Monday, July 16, 2007

The drive with my Grandma

“You wouldn’t even believe it, Andy. The wind, it was blowing. Where there were fences was a mound of dirt and the pigs and cows would walk right over the fences. People were starving in the cities. We had food. We always had food. But, Dad worked so hard. He would have to go to the county and pick up feed for the cows. Just a little handful a day – enough to keep them alive, and then in the winter he had to repay them for the feed by working all day putting gravel down on the roads. He found a trucker to take the horses to a field near Granite Falls, because they had some rain, see?
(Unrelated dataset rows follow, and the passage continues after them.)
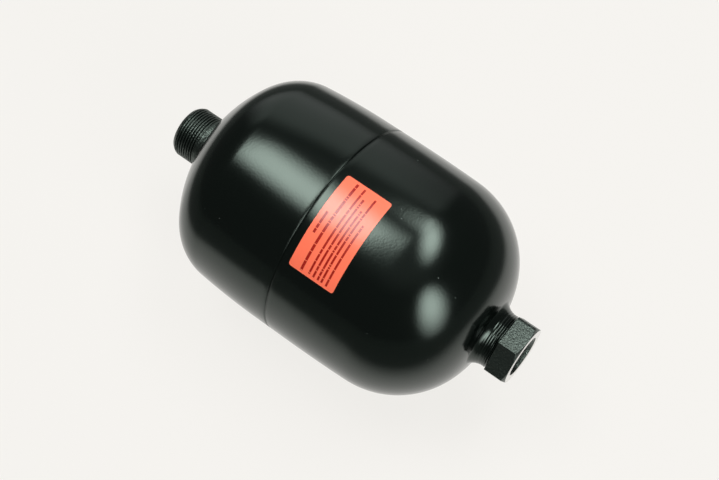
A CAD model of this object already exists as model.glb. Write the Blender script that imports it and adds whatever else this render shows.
# %% [markdown]
# # A bladder accumulator, lying on its side
#
# A bladder accumulator is a small steel pressure vessel. A rubber bag inside it holds
# gas, and oil enters through the port with the hexagon. The engineering model already
# exists, so this script never moves it: it loads the model as a fixed frame, and dresses
# it with finer meshes, finishes, lamps and a camera.
#
# Everything is in metres, with X along the vessel's axis and Z up.

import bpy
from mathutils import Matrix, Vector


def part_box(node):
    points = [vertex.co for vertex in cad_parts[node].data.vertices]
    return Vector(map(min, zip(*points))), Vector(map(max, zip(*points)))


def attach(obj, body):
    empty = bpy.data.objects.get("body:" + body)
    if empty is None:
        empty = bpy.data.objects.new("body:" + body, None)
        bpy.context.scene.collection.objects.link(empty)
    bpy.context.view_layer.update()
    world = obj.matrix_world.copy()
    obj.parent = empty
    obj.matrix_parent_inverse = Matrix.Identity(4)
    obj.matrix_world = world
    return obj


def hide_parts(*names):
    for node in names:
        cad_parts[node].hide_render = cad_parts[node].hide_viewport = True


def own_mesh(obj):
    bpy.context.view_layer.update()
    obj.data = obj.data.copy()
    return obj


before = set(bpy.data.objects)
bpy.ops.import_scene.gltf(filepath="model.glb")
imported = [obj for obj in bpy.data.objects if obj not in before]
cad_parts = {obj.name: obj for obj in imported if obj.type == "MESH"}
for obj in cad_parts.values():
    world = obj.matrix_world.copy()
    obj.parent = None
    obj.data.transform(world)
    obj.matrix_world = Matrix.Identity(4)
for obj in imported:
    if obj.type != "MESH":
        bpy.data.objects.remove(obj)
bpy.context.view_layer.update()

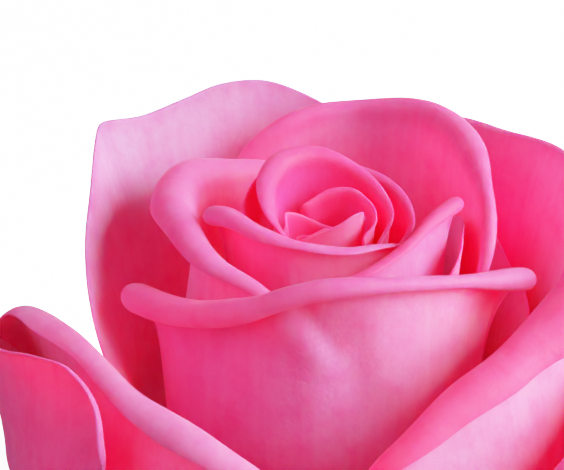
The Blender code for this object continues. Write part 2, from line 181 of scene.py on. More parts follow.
def petal_sheet(rim, belly, roll=(0.8,), turn=(90,), flap=(0,), lean=(5,), spread=0.45, belly_rise=13.0,
                centre=(0, 0), pitch=0.9):
    """The petal's middle surface, the share across, and the distances below the roll and up from the claw."""
    share = claw_share(rim, centre)
    line, length = smooth_line(rim)
    place = between_edges(length[-1], pitch)
    across = place / length[-1]
    axis = np.stack([np.interp(place, length, line[:, k]) for k in range(3)], axis=1)
    radius = spaced(roll, across)
    near_end = np.minimum(np.minimum(place, length[-1] - place) / (TIP_LENGTH * radius), 1)
    full = np.sqrt(1 - (1 - near_end) ** 2)
    inset = radius * (TIP_INSET + (1 - TIP_INSET) * full)
    radius = radius * (TIP_SHARE + (1 - TIP_SHARE) * full)
    turned = np.radians(spaced(turn, across))
    flapped = spaced(flap, across)
    leaned = np.radians(spaced(lean, across))
    middle = np.array([*centre, 0.0])

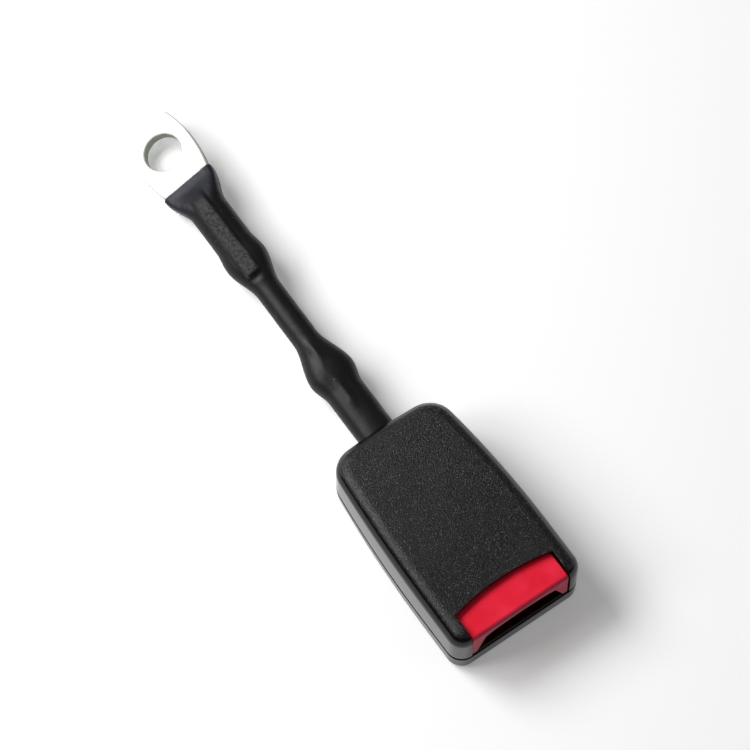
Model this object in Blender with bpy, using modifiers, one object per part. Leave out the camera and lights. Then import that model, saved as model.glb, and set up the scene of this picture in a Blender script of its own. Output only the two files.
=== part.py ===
"""A seat belt buckle on a wire rope stalk, with a bolted anchor plate at the far end.

The long axis is Y: the red button faces -Y and the anchor plate is at +Y. X runs across and
Z is up. The origin is the middle of the footprint, on the surface that the buckle lies on.
Lengths are in metres. A station is a distance behind the front lip of the buckle.
"""

import math

import bmesh
import bpy
from mathutils import Matrix, Vector

# Fits
CLEAR = 0.0003
OVERSHOOT = 0.002

# Plastic shells
BUCKLE_LENGTH = 0.079
BUCKLE_WIDTH = 0.0497
BUCKLE_HEIGHT = 0.025
STRAIGHT_SIDE_LENGTH = 0.020
SIDE_TAPER = 0.0038
REAR_BOW = 0.0009
FRONT_CORNER_RADIUS = 0.0055
REAR_CORNER_RADIUS = 0.0095
SHOULDER_RADIUS = 0.0050
BASE_RADIUS = 0.0030
SIDE_WALL = 0.0022
TOP_WALL = 0.0018
ROOF_LEVEL_LENGTH = 0.020
ROOF_DROP = 0.0050
FLOOR_WALL = 0.0022
PARTING_FRONT_HEIGHT = 0.0090
PARTING_REAR_HEIGHT = 0.0056
SNAP_THICKNESS = 0.0012
SNAP_LENGTH = 0.008
SNAP_DEPTH = 0.003
SNAP_FRONT_STATION = 0.024
SNAP_REAR_STATION = 0.047

# Push button
BUTTON_MARGIN = 0.0061
BUTTON_TOP_DEPTH = 0.0100
BUTTON_TOP_BOW = 0.0022
BUTTON_SETBACK = 0.0003
BUTTON_WALL = 0.0022
BUTTON_EDGE_RADIUS = 0.0004
BUTTON_TRAVEL = 0.006
LEG_TIP_WIDTH = 0.0019
LEG_ROOT_WIDTH = 0.0050
ARCH_SIDE_DROP = 0.0054
ARCH_TOP_DROP = 0.0029
ARM_HEIGHT = 0.008
ARM_ROOF = 0.0006
ARM_MARGIN = 0.0042
BUTTON_SPRING_RADIUS = 0.0016
BUTTON_SPRING_LENGTH = 0.017
BUTTON_SPRING_WIRE = 0.0003
BUTTON_SPRING_TURNS = 6
SPRING_POST_LENGTH = 0.0025
SPRING_POST_WIDTH = 0.005

# Steel frame
FRAME_SHEET = 0.0024
FRAME_SIDE_GAP = 0.00205
FRAME_TOP_GAP = 0.0013
FRAME_STATION = 0.010
FRAME_WALL_LENGTH = 0.050
FRAME_TAIL_WIDTH = 0.024
FRAME_FRONT_HEIGHT = 0.0110
FRAME_STEP_STATION = 0.0265
FRAME_SLOT_MARGIN = 0.0023
PIVOT_ROOF = 0.0011
FRAME_BEND_RADIUS = 0.0012
RIB_WIDTH = 0.002
RIB_SPACING = 0.018

# Latch and lock bar
LATCH_SHEET = 0.0024
LATCH_STATION = 0.0205
LATCH_HALF_WIDTH = 0.0090
LATCH_CORNER_RADIUS = 0.002
NOSE_LENGTH = 0.003
NOSE_HALF_WIDTH = 0.005
NOSE_DEPTH = 0.0032
NOSE_SWING = 0.0014
PIVOT_STATION = 0.052
PIVOT_DROP = 0.0084
PIVOT_RISE = 0.0078
PIN_RADIUS = 0.0022
PIN_HEAD_RADIUS = 0.0034
PIN_HEAD_LENGTH = 0.0007
KNUCKLE_RADIUS = 0.0040
KNUCKLE_GAP = 0.0088
LATCH_SPRING_RADIUS = 0.0030
LATCH_SPRING_WIRE = 0.0004
LATCH_SPRING_TURNS = 4
LATCH_SPRING_LEG = 0.008
LOCK_BAR_RADIUS = 0.0014
LOCK_BAR_STATION = 0.034

# Ejector
EJECTOR_STATION = 0.024
EJECTOR_LENGTH = 0.012
EJECTOR_WIDTH = 0.018
EJECTOR_THICKNESS = 0.0030
EJECTOR_CORNER_RADIUS = 0.001
EJECTOR_TRAVEL = 0.012
KEEL_WIDTH = 0.0044
KEEL_LENGTH = 0.007
EJECTOR_SPRING_RADIUS = 0.0012
EJECTOR_SPRING_LENGTH = 0.0185
EJECTOR_SPRING_WIRE = 0.0003
EJECTOR_SPRING_TURNS = 8
TAB_LENGTH = 0.0018
TAB_WIDTH = 0.0046
TAB_HEIGHT = 0.0034

# Stalk, from the buckle to the anchor plate
BUCKLE_BARREL_LENGTH = 0.0375
ROPE_SPAN = 0.0315
ANCHOR_BARREL_LENGTH = 0.0296
FLATTENING_LENGTH = 0.0128
MOUTH_TO_HOLE = 0.0147
HOLE_TO_END = 0.0131
BARREL_WIDTH = 0.0134
BARREL_HEIGHT = 0.0112
BUCKLE_FLARE_WIDTH = 0.0166
ANCHOR_FLARE_WIDTH = 0.0152
FLARE_HEIGHT = 0.0124
FLARE_INSET = 0.0103
FLARE_LENGTH = 0.008
ANCHOR_FLARE_INSET = 0.0084
ROPE_COVER_DIAMETER = 0.0092
COVER_TAPER = 0.0055
LAND_HEIGHT = 0.0006
LAND_HALF_ANGLE = 20.0
TUBE_WALL = 0.0006
TUBE_TUCK = 0.0018
ROPE_RADIUS = 0.0025
ROPE_GRIP = 0.022
BARREL_FLOOR_GAP = 0.0004
ANCHOR_AXIS_HEIGHT = 0.0084
OVAL_POWER = 2.2
FLAT_POWER = 6.0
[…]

And, then we heard that one of the horses had sleeping sickness. So, they sent him home and he died. Dad worked so hard.

He had two brothers in California, Uncle Ervin and Uncle Elmore, who owned lumber yards and they wanted him to move there because they knew he was getting old. So he decided to go and Martin and I were just married and Grandpa wanted to go with him. So, we all went, but the work for the lumber yards was even harder. They drove trucks and they didn’t know where they were going. Sometimes they had to go to LA and deliver to the Negroes there. They worked all day. Dad wanted to go back and Martin wanted to farm. So, we moved back and bought the grocery store and Dad retired soon after.

It was hard during the depression, you would never believe it – how it was. But, we had so many pets and we were happy. The cats would line up on that board every morning and wait with their mouths open for Dad to squirt the milk into their mouths right from the cows. I had to help Dad with the chores too, cause I was the oldest, so I was the hired hand. I did the man’s work. I drove since I was twelve to deliver Dad his lunch every day in the field or wherever he was. And we had a garden, Mom kept a big garden. We’d can tomatoes. And an Apple Orchard in the back, a couple cherry trees. Oh, we had fun. WE were never hungry, Mom only had to buy sugar and flour, otherwise we had everything. One Christmas all we got was we each got a new outfit for our dolls – that was it. We didn’t have money, but we were happy.

Oh, I’ve been talking your ear off.”

“No, Grandma. Tell me more.”

And she did. Farming is a hard life, there is no doubt. No one should ever think it isn’t. But, once my grandpa and great-grandpa left for California – left their homesteads – they spent the rest of their days pining over the old days on the farm.